Tellingly, this is what Umberto Eco said of the film (which originally, had a solid opening, but nothing meteoric) "Thus Casablanca is not just one film. It is many films, an anthology. Made haphazardly, it probably made itself, if not actually against the will of its authors and actors, then at least beyond their control. And this is the reason it works, in spite of aesthetic theories and theories of film making. For in it there unfolds with almost telluric force the power of Narrative in its natural state, without Art intervening to discipline it....When all the archetypes burst in shamelessly, we reach Homeric depths. Two clichés make us laugh. A hundred clichés move us. For we sense dimly that the clichés are talking among themselves, and celebrating a reunion. Eco also singled out sacrifice as one of the film's key themes: "the myth of sacrifice runs through the whole film." It was this theme which resonated with a wartime audience that was reassured by the idea that painful sacrifice and going off to war could be romantic gestures done for the greater good. (We’re back the Greek references that permeated S4, the status of Anteros at the beginning of the opening credits to the show, and the overall reception from viewers of TFP.)

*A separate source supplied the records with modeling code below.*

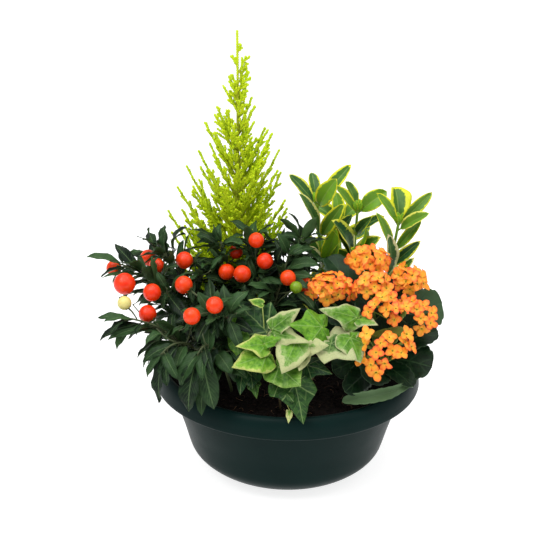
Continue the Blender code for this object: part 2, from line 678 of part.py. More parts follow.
def cypress():
    """The leader, its short sprays and the boughs that spread round it."""
    root_x, root_y = CYPRESS_ROOT
    root = Vector((root_x, root_y, soil_height(root_x, root_y) + SEAT_GAP))
    tip = Vector(CYPRESS_TIP)
    line = [root.lerp(tip, step / 8) for step in range(9)]
    grow("cypress_leader", tube(line, CYPRESS_STEM_RADIUS, CYPRESS_TIP_RADIUS, 8))
    for index in range(LEADER_SPRAYS):
        share = index / (LEADER_SPRAYS - 1)
        height = LEADER_LOWEST + (LEADER_HIGHEST - LEADER_LOWEST) * share
        foot = root.lerp(tip, (height - root.z) / (tip.z - root.z))
        angle = GOLDEN_ANGLE * index
        reach = LEADER_SPRAY_REACH * (1.0 - LEADER_SPRAY_CUT * share)
        way = Vector((math.cos(angle), math.sin(angle), BOUGH_STEEPNESS))
        radius = LEADER_SPRAY_RADIUS * (1.0 - LEADER_SPRAY_THINNING * share)
        grow("cypress_leader", spindle(foot, foot + way * reach, radius))
    for index in range(CYPRESS_BOUGHS):
        share = index / (CYPRESS_BOUGHS - 1)
        height = BOUGH_LOWEST + (BOUGH_HIGHEST - BOUGH_LOWEST) * share
        height_share = (height - root.z) / (tip.z - root.z)
        axis = root.lerp(tip, height_share)
        angle = GOLDEN_ANGLE * index + BOUGH_START_ANGLE
        outward = Vector((math.cos(angle), math.sin(angle), 0.0))
        crowded = max(0.0, -outward.y) * FRONT_BOUGH_CUT
        reach = BOUGH_REACH * (1.0 - TOP_BOUGH_CUT * share) * (1.0 - crowded)
        way = outward + UP * BOUGH_STEEPNESS
        stem_radius = CYPRESS_STEM_RADIUS + (
            CYPRESS_TIP_RADIUS - CYPRESS_STEM_RADIUS) * height_share
        foot = axis + outward * (stem_radius + BOUGH_RADIUS * BOUGH_FOOT_ALLOWANCE + SEAT_GAP)
        node = f"cypress_bough_{index + 1}"
        grow(node, spindle(foot, foot + way * reach, BOUGH_RADIUS))
        across = outward.cross(UP)
        for turn in (-SIDE_BOUGH_TURN, SIDE_BOUGH_TURN):
            middle = foot + way * reach * SIDE_BOUGH_START
            branch = (outward + across * turn + UP * SIDE_BOUGH_RISE) * reach * SIDE_BOUGH_LENGTH
            if fits(node, spindle(middle, middle + branch, SIDE_BOUGH_RADIUS + CLEARANCE)):
                grow(node, spindle(middle, middle + branch, SIDE_BOUGH_RADIUS))


def inner_wall():
    """Points of the wall's inside, from the top down."""
    points = [(LIP_INNER_RADIUS, WALL_TOP_HEIGHT)]
    for radius, height in reversed(WALL_PROFILE[1:-1:2]):
        points.append((radius - WALL, height + INSIDE_RISE))
    points.append((FOOT_RADIUS - WALL, WALL))
    return points


def bowl():
    """The planter's foot with its drain channels, and the flared wall on it."""
    underside = [(0.0, 0.0), (FOOT_RING_RADIUS, 0.0), (CHANNEL_INNER_RADIUS, 0.0)]
    profile = underside + WALL_PROFILE + [(WALL_TOP_RADIUS, WALL_TOP_HEIGHT)]
    profile += inner_wall() + [(0.0, WALL)]
    corners, faces = turned_with_poles(profile, BOWL_SEGMENTS)
    per_channel = BOWL_SEGMENTS // CHANNEL_COUNT
    count = len(profile) - 2
    for step in range(per_channel // 2, BOWL_SEGMENTS, per_channel):
        foot = step * count + underside.index((CHANNEL_INNER_RADIUS, 0.0))
        corners[foot] = corners[foot] + UP * CHANNEL_DEPTH
    grow("bowl", (corners, faces))


def lip():
    """The broad rolled lip, a ring that sits on the wall."""
    under = WALL_TOP_HEIGHT + SEAT_GAP
    profile = [(LIP_INNER_RADIUS, under), (LIP_RADIUS, under)]
    for step in range(1, ROLL_STEPS + 1):
        turn = math.radians(90.0 * step / ROLL_STEPS)
        profile.append((CREST_RADIUS + (LIP_RADIUS - CREST_RADIUS) * math.cos(turn),
                        under + (CREST_HEIGHT - under) * math.sin(turn)))
    profile += [LIP_CORNER, (LIP_INNER_RADIUS, under)]
    corners, faces = turned(profile[:-1], BOWL_SEGMENTS)
    count = len(profile) - 1
    for step in range(BOWL_SEGMENTS):
        here, there = step * count, ((step + 1) % BOWL_SEGMENTS) * count
        faces.append((here + count - 1, there + count - 1, there, here))
    grow("bowl_lip", (corners, faces))


def soil():
    """Compost that fills the bowl, slightly mounded in the middle."""
    bottom = WALL + SEAT_GAP
    profile = [(0.0, bottom), (FOOT_RADIUS - WALL - 2 * SOIL_GAP, bottom)]
    profile += [(radius - SOIL_GAP, height) for radius, height in reversed(inner_wall()[:-1])]
    profile.append((SOIL_EDGE_RADIUS, SOIL_EDGE_HEIGHT))
    profile += [(radius, soil_height(radius, 0.0)) for radius in SOIL_RINGS]
    profile.append((0.0, soil_height(0.0, 0.0)))
    grow("soil", turned_with_poles(profile, BOWL_SEGMENTS))


def keep_largest_body(mesh):
    """Drop the crumbs that a union leaves where blades cross at a grazing angle."""
    tidy = bmesh.new()
    tidy.from_mesh(mesh)
    bmesh.ops.triangulate(tidy, faces=tidy.faces)
    waiting = set(tidy.faces)
    bodies = []
    while waiting:
        body = [waiting.pop()]
        for face in body:
            for edge in face.edges:
                for neighbour in edge.link_faces:
                    if len(edge.link_faces) == 2 and neighbour in waiting:
                        waiting.remove(neighbour)
                        body.append(neighbour)
        bodies.append(body)
    bodies.sort(key=len)
    for crumb in bodies[:-1]:
        bmesh.ops.delete(tidy, geom=crumb, context="FACES")
    tidy.to_mesh(mesh)
    tidy.free()


def joined(node, colour, roughness):
    """Unite a node's solids in one closed body."""
    shapes = [shape for shape, _ in grown[node]]
    main = new_object(node, *shapes[0], colour, roughness)
    if len(shapes) == 1:
        return
    others = bpy.data.collections.new(f"{node}_pieces")
    bpy.context.scene.collection.children.link(others)
    for number, shape in enumerate(shapes[1:], 1):
        piece = new_object(f"{node}_piece_{number}", *shape, colour)
        others.objects.link(piece)
    union = main.modifiers.new("union", "BOOLEAN")
    union.operation = "UNION"
    # The exact solver leaves open seams where several thin blades share one joint
    union.solver = "MANIFOLD"
    union.operand_type = "COLLECTION"
    union.collection = others
    scene_state = bpy.context.evaluated_depsgraph_get()
    result = bpy.data.meshes.new_from_object(main.evaluated_get(scene_state))
    main.modifiers.remove(union)
    for piece in list(others.objects):
        bpy.data.objects.remove(piece)
    bpy.data.collections.remove(others)
    keep_largest_body(result)
    main.data = result
    main.data.name = node


def colour_of(node):
    """Each node's colour and roughness."""
    if node.startswith("bowl"):
        return BOWL_GREEN, 0.45
    if node == "soil":
        return SOIL_BROWN, 0.95
    if node.startswith("cherry_berry"):
        return BERRIES[int(node[-2:]) - 1][4], 0.25
    if node == "cypress_leader":
        return CYPRESS_BARK, 0.7
    families = {
        "cypress": (CYPRESS_LIME, 0.6), "cherry": (CHERRY_GREEN, 0.5), "ivy": (IVY_GREEN, 0.45),
        "euonymus": (EUONYMUS_GREEN, 0.4), "kalanchoe_plant": (KALANCHOE_GREEN, 0.4),
        "kalanchoe_head": (FLOWER_ORANGE, 0.5),
    }
    for start, finish in families.items():
        if node.startswith(start):
            return finish
    raise ValueError(f"no colour for {node}")


def main():
    for thing in list(bpy.data.objects):
        bpy.data.objects.remove(thing)
    bowl()
    lip()
    soil()
    cypress()
    cherry_lines = cherry()
    ivy_stems()
    euonymus_lines = leafy_stems("euonymus", EUONYMUS_SHOOTS, EUONYMUS_STEM_RADIUS)
    kalanchoe()
    ivy_blades()
    placed_leaves("euonymus", EUONYMUS_SHOOTS, euonymus_lines, OVAL_OUTLINE, EUONYMUS_LEAN)
    placed_leaves("cherry", CHERRY_SHOOTS, cherry_lines, LANCE_OUTLINE)
    filling_leaves("cherry", CHERRY_SHOOTS, cherry_lines)
    for node in grown:
        joined(node, *colour_of(node))


main()
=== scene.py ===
"""Looks of the mixed plant bowl: planter, soil, cypress, winter cherry, ivy, euonymus, kalanchoe.

Metres, +Z up, -Y towards the front. Every plant grows along the same stem lines as its solids.
"""
import math
import random

import bpy
from mathutils import Matrix, Vector, noise
from mathutils.geometry import interpolate_bezier


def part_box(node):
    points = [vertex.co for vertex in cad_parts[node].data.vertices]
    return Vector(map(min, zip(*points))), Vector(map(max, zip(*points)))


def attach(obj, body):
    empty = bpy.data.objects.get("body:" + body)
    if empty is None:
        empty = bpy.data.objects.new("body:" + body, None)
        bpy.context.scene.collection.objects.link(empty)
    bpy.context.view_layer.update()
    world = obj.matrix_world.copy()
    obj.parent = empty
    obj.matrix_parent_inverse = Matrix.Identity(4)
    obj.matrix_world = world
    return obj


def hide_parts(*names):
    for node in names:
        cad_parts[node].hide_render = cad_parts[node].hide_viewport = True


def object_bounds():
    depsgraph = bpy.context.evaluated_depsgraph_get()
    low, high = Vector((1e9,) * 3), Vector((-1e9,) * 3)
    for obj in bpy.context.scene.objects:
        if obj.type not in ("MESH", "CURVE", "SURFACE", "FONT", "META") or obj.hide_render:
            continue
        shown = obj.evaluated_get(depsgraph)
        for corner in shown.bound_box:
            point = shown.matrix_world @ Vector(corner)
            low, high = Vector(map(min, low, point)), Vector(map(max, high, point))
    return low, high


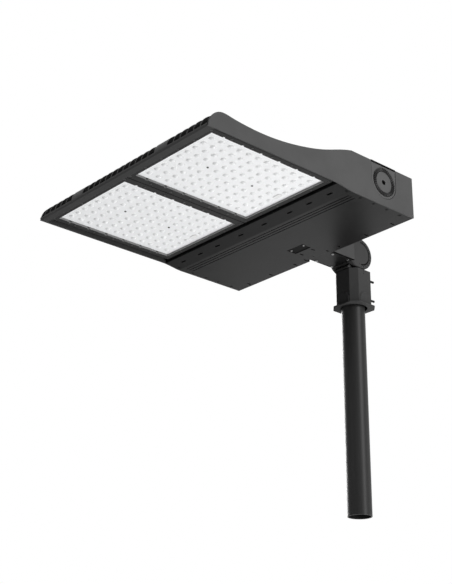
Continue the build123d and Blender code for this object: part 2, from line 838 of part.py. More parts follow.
# Frame screws: 22 small screws around each frame
with BuildPart() as frame_screws:
    with Locations(*[(x, y, frame_face) for x, y in frame_screw_places]):
        add(cap_screw(m3_head_radius, m3_head_height, m3_radius, base_bottom + m3_depth - frame_face))
save_pair(frame_screws.part, "frame_screws")

# Lens plates: a clear plate with a dome under each light
seal_row_place = lens_place(lens_screw_column, wire_row)
left_out = [(lens_screw_column, row) for row in lens_screw_rows + (wire_row,)]
lens_places = [
    lens_place(column, row)
    for column in range(lens_across)
    for row in range(lens_along)
    if (column, row) not in left_out
]
dome_radius = (lens_radius ** 2 + lens_rise ** 2) / (2 * lens_rise)
with BuildPart() as lens_dome:
    with BuildSketch(Plane.XZ):
        with BuildLine():
            ThreePointArc(
                (0, -lens_rise),
                (
                    lens_radius / 2,
                    dome_radius - lens_rise - sqrt(dome_radius ** 2 - (lens_radius / 2) ** 2),
                ),
                (lens_radius, 0),
            )
            Polyline((lens_radius, 0), (0, 0), (0, -lens_rise))
        make_face()
    revolve(axis=Axis.Z)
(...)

Also, remember Mark saying: “I’m a gay man. This is not an issue. But we’ve explicitly said this is not going to happen—there is no game plan—no matter how much we lie about other things, that this show is going to culminate in Martin and Benedict going off into the sunset together.” Well, if John as Ilsa has vacated the premises, and left that part of himself with Mary, it makes sense. Because, at the end of Casablanca, Rick walks off into the fog with Captain(!) Renault.
Regarding the clues we’ve been getting about 6, 40, & 27. In the summer of 1940, the 27-year-old teacher Murray completed the play in six weeks with the collaboration of Joan Alison. It was never shown as such until London in 1991, for 6 weeks.
Tagging @graceebooks @impatient14 and @whimsicalethnographies @may-shepard @jenna221b because they replied to some of the minor bits I added onto existing posts, which then became this...thing. Anyway, thanks for reading.